If you connect your servers to the netdata cloud, you can manage all of them there. (Put into groups etc). As far as I know there is no self hosted solution for this.

https://learn.netdata.cloud/docs/configuring/connect-agent-t...

andrewm4894 · on Sept 25, 2023

Hey - i work for Netdata on ML.

We have recently created enterprise self hosted options for bigger customers who can't use cloud etc. (prob not as relevant here)

For self hosted at a smaller scale then you can have your own parent with multiple children streaming to it.

This is an example demo node which is also a parent for some other demo nodes. None of these need to be claimed to or signed in to cloud:

https://sanfrancisco.my-netdata.io/

It uses the same actual dashboard as cloud so that we only have one dashboard to maintain so you get the cloud dashboard locally basically and the parent can then kind of act like its own little Netdata Cloud.

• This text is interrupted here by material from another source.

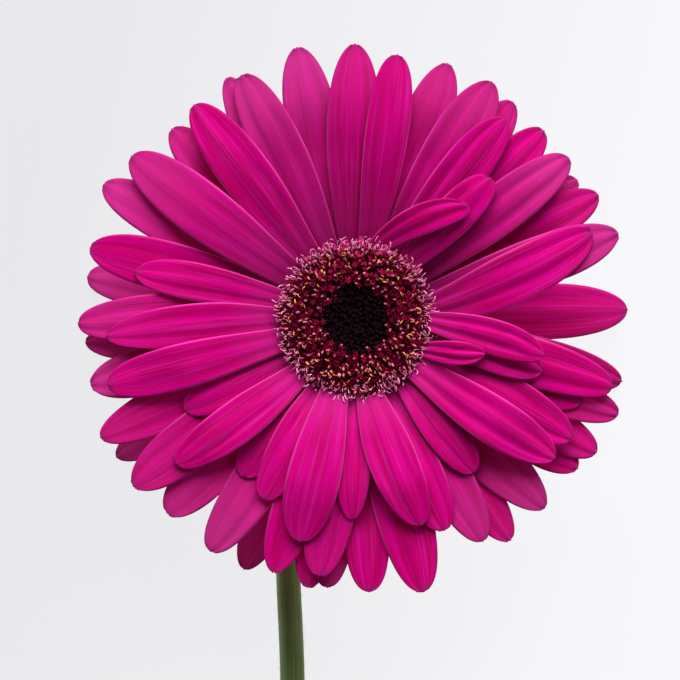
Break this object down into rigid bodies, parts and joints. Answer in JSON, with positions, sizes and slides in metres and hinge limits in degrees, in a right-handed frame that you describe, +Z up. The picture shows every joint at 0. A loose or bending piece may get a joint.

A handful of features not available this way since they depend on the metadata being stored in cloud as opposed to on a parent node but we are trying to bridge that gap where possible such that the metadata could actually live on a parent.

xrd · on Sept 25, 2023

Drat. I'm only interested in things I can self host. Back to the drawing board. Thanks for the clarification!

lukevp · on Sept 25, 2023

You can self host and centralize configuration with netdata parents [1]. It’s extremely lightweight and efficient for metrics collection, and the UI is very good as well. I recommend giving it more in depth analysis.

[1] https://community.netdata.cloud/t/advice-on-self-hosted-self...

dizhn · on Sept 25, 2023

Apparently this is possible. I didn't know. Didn't mean to mislead you. Sorry.

xrd · on Sept 25, 2023

Maybe what I want is nachos?

https://www.nagios.org/

doubled112 · on Sept 25, 2023

Or Zabbix. I’m assuming Nachos is a funny typo.

https://www.zabbix.com/

dengolius · on Sept 27, 2023

Zabbix was cool till 2015, now its better to use https://gitlab.com/mikler/glaber/ or https://signoz.io/.

andrewm4894 · on Sept 25, 2023

mmm nachos

rsyring · on Sept 25, 2023

They have a concept called "Parents":

> A “Parent” is a Netdata Agent, like the ones we install on all our systems, but is configured as a central node that receives, stores and processes metrics data from other Netdata “Child” nodes in our infrastructure...

https://learn.netdata.cloud/docs/streaming/

andrewm4894 · on Sept 25, 2023

hey - i work in Netdata on ML

Just to mention there is this doc too that also tries to explain various deployment strategies

e.g. stand alone: https://learn.netdata.cloud/docs/architecture/deployment-str...

andrewm4894 · on Sept 25, 2023

actually sorry in this case its more like parent-child

https://learn.netdata.cloud/docs/architecture/deployment-str...

and just dont have to claim the nodes to Netdata Cloud if you don't want to.

abrookewood · on Sept 25, 2023

Netdata deserves way more attention. It automatically configures itself with all relevant modules, runs very lean and has more information available than most people will ever need.

defanor · on Sept 25, 2023

The article's complaints include complexity of JS web interfaces and "eye candy", while netdata's UI requires JS, is quite laggy and jerky, very interactive. I think munin fits better (uses the same RRDtool graphs, too), though possibly its configuration is too lengthy for the requirements.